## Short task
Return the material below in full and exactly.

## Information shown
'''

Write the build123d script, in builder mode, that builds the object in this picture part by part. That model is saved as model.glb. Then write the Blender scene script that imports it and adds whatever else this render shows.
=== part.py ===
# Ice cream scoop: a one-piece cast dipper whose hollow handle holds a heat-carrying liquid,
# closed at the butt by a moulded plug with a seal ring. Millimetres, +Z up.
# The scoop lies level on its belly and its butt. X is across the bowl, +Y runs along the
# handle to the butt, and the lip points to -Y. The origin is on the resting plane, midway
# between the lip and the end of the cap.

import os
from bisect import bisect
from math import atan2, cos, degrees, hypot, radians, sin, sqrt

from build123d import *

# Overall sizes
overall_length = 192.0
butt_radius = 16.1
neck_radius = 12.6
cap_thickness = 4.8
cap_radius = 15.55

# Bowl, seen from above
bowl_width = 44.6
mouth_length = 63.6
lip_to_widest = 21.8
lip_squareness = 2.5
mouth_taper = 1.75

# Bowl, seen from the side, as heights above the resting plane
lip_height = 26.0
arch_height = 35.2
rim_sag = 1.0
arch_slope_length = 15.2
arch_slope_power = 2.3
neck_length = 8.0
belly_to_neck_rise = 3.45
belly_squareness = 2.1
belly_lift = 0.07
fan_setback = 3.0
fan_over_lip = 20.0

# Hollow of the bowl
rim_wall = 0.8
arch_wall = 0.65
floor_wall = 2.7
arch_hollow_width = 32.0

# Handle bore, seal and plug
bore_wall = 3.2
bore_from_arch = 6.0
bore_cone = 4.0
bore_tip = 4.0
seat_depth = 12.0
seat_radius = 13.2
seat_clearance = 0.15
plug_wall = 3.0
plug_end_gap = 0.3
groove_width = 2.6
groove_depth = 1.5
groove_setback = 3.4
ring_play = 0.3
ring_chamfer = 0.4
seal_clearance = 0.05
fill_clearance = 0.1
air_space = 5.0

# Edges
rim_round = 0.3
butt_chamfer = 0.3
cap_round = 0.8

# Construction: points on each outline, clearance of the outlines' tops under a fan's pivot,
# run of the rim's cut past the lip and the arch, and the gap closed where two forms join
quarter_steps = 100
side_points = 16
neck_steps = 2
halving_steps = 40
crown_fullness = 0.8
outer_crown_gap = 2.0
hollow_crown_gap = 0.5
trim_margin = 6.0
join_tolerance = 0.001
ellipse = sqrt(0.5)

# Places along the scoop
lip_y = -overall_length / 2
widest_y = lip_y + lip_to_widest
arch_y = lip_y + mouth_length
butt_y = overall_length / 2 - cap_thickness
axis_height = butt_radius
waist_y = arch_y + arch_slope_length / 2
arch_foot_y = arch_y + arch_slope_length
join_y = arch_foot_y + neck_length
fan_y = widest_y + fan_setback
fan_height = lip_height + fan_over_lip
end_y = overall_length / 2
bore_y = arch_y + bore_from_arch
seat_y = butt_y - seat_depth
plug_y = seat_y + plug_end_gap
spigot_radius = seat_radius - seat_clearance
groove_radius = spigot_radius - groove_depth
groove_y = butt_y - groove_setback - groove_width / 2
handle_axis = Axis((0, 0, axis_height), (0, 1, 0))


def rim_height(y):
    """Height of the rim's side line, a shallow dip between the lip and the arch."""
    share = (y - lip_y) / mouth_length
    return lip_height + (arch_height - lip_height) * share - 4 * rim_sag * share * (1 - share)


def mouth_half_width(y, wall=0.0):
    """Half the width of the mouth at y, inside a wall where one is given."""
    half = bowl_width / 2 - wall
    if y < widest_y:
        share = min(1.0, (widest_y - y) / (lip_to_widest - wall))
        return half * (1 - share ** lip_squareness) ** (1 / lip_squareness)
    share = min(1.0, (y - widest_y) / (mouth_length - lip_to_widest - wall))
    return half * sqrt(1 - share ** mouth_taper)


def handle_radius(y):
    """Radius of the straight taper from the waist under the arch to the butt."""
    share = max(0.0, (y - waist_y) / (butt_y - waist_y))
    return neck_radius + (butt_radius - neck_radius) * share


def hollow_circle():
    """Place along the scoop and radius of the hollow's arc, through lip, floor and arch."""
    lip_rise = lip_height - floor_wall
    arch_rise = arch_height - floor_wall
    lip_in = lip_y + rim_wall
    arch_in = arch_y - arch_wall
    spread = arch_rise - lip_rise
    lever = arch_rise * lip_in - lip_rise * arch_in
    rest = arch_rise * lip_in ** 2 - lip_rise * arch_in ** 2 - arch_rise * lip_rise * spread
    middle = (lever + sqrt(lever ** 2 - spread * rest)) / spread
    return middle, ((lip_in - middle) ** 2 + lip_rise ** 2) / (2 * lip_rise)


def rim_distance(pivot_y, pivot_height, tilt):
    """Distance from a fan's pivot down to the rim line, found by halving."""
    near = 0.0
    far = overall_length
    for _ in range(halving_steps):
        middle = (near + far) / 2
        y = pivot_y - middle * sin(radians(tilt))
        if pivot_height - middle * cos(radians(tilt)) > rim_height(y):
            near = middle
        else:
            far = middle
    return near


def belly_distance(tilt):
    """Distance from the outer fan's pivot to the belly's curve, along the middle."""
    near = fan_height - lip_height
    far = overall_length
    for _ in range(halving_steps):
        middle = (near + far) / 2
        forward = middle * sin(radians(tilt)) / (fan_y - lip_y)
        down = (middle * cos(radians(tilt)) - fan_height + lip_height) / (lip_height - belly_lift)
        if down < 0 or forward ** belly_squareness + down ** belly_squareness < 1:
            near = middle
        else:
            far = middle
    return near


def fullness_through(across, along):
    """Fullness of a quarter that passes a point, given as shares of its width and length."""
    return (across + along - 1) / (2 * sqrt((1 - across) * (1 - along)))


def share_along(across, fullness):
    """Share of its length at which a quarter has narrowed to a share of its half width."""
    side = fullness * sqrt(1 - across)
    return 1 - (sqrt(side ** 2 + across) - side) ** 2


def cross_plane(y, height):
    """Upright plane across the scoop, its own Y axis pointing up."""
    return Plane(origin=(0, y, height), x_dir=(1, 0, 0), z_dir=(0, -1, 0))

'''

## Written reply
Write the build123d script, in builder mode, that builds the object in this picture part by part. That model is saved as model.glb. Then write the Blender scene script that imports it and adds whatever else this render shows.
=== part.py ===
# Ice cream scoop: a one-piece cast dipper whose hollow handle holds a heat-carrying liquid,
# closed at the butt by a moulded plug with a seal ring. Millimetres, +Z up.
# The scoop lies level on its belly and its butt. X is across the bowl, +Y runs along the
# handle to the butt, and the lip points to -Y. The origin is on the resting plane, midway
# between the lip and the end of the cap.

import os
from bisect import bisect
from math import atan2, cos, degrees, hypot, radians, sin, sqrt

from build123d import *

# Overall sizes
overall_length = 192.0
butt_radius = 16.1
neck_radius = 12.6
cap_thickness = 4.8
cap_radius = 15.55

# Bowl, seen from above
bowl_width = 44.6
mouth_length = 63.6
lip_to_widest = 21.8
lip_squareness = 2.5
mouth_taper = 1.75

# Bowl, seen from the side, as heights above the resting plane
lip_height = 26.0
arch_height = 35.2
rim_sag = 1.0
arch_slope_length = 15.2
arch_slope_power = 2.3
neck_length = 8.0
belly_to_neck_rise = 3.45
belly_squareness = 2.1
belly_lift = 0.07
fan_setback = 3.0
fan_over_lip = 20.0

# Hollow of the bowl
rim_wall = 0.8
arch_wall = 0.65
floor_wall = 2.7
arch_hollow_width = 32.0

# Handle bore, seal and plug
bore_wall = 3.2
bore_from_arch = 6.0
bore_cone = 4.0
bore_tip = 4.0
seat_depth = 12.0
seat_radius = 13.2
seat_clearance = 0.15
plug_wall = 3.0
plug_end_gap = 0.3
groove_width = 2.6
groove_depth = 1.5
groove_setback = 3.4
ring_play = 0.3
ring_chamfer = 0.4
seal_clearance = 0.05
fill_clearance = 0.1
air_space = 5.0

# Edges
rim_round = 0.3
butt_chamfer = 0.3
cap_round = 0.8

# Construction: points on each outline, clearance of the outlines' tops under a fan's pivot,
# run of the rim's cut past the lip and the arch, and the gap closed where two forms join
quarter_steps = 100
side_points = 16
neck_steps = 2
halving_steps = 40
crown_fullness = 0.8
outer_crown_gap = 2.0
hollow_crown_gap = 0.5
trim_margin = 6.0
join_tolerance = 0.001
ellipse = sqrt(0.5)

# Places along the scoop
lip_y = -overall_length / 2
widest_y = lip_y + lip_to_widest
arch_y = lip_y + mouth_length
butt_y = overall_length / 2 - cap_thickness
axis_height = butt_radius
waist_y = arch_y + arch_slope_length / 2
arch_foot_y = arch_y + arch_slope_length
join_y = arch_foot_y + neck_length
fan_y = widest_y + fan_setback
fan_height = lip_height + fan_over_lip
end_y = overall_length / 2
bore_y = arch_y + bore_from_arch
seat_y = butt_y - seat_depth
plug_y = seat_y + plug_end_gap
spigot_radius = seat_radius - seat_clearance
groove_radius = spigot_radius - groove_depth
groove_y = butt_y - groove_setback - groove_width / 2
handle_axis = Axis((0, 0, axis_height), (0, 1, 0))


def rim_height(y):
    """Height of the rim's side line, a shallow dip between the lip and the arch."""
    share = (y - lip_y) / mouth_length
    return lip_height + (arch_height - lip_height) * share - 4 * rim_sag * share * (1 - share)


def mouth_half_width(y, wall=0.0):
    """Half the width of the mouth at y, inside a wall where one is given."""
    half = bowl_width / 2 - wall
    if y < widest_y:
        share = min(1.0, (widest_y - y) / (lip_to_widest - wall))
        return half * (1 - share ** lip_squareness) ** (1 / lip_squareness)
    share = min(1.0, (y - widest_y) / (mouth_length - lip_to_widest - wall))
    return half * sqrt(1 - share ** mouth_taper)


def handle_radius(y):
    """Radius of the straight taper from the waist under the arch to the butt."""
    share = max(0.0, (y - waist_y) / (butt_y - waist_y))
    return neck_radius + (butt_radius - neck_radius) * share


def hollow_circle():
    """Place along the scoop and radius of the hollow's arc, through lip, floor and arch."""
    lip_rise = lip_height - floor_wall
    arch_rise = arch_height - floor_wall
    lip_in = lip_y + rim_wall
    arch_in = arch_y - arch_wall
    spread = arch_rise - lip_rise
    lever = arch_rise * lip_in - lip_rise * arch_in
    rest = arch_rise * lip_in ** 2 - lip_rise * arch_in ** 2 - arch_rise * lip_rise * spread
    middle = (lever + sqrt(lever ** 2 - spread * rest)) / spread
    return middle, ((lip_in - middle) ** 2 + lip_rise ** 2) / (2 * lip_rise)


def rim_distance(pivot_y, pivot_height, tilt):
    """Distance from a fan's pivot down to the rim line, found by halving."""
    near = 0.0
    far = overall_length
    for _ in range(halving_steps):
        middle = (near + far) / 2
        y = pivot_y - middle * sin(radians(tilt))
        if pivot_height - middle * cos(radians(tilt)) > rim_height(y):
            near = middle
        else:
            far = middle
    return near


def belly_distance(tilt):
    """Distance from the outer fan's pivot to the belly's curve, along the middle."""
    near = fan_height - lip_height
    far = overall_length
    for _ in range(halving_steps):
        middle = (near + far) / 2
        forward = middle * sin(radians(tilt)) / (fan_y - lip_y)
        down = (middle * cos(radians(tilt)) - fan_height + lip_height) / (lip_height - belly_lift)
        if down < 0 or forward ** belly_squareness + down ** belly_squareness < 1:
            near = middle
        else:
            far = middle
    return near


def fullness_through(across, along):
    """Fullness of a quarter that passes a point, given as shares of its width and length."""
    return (across + along - 1) / (2 * sqrt((1 - across) * (1 - along)))


def share_along(across, fullness):
    """Share of its length at which a quarter has narrowed to a share of its half width."""
    side = fullness * sqrt(1 - across)
    return 1 - (sqrt(side ** 2 + across) - side) ** 2


def cross_plane(y, height):
    """Upright plane across the scoop, its own Y axis pointing up."""
    return Plane(origin=(0, y, height), x_dir=(1, 0, 0), z_dir=(0, -1, 0))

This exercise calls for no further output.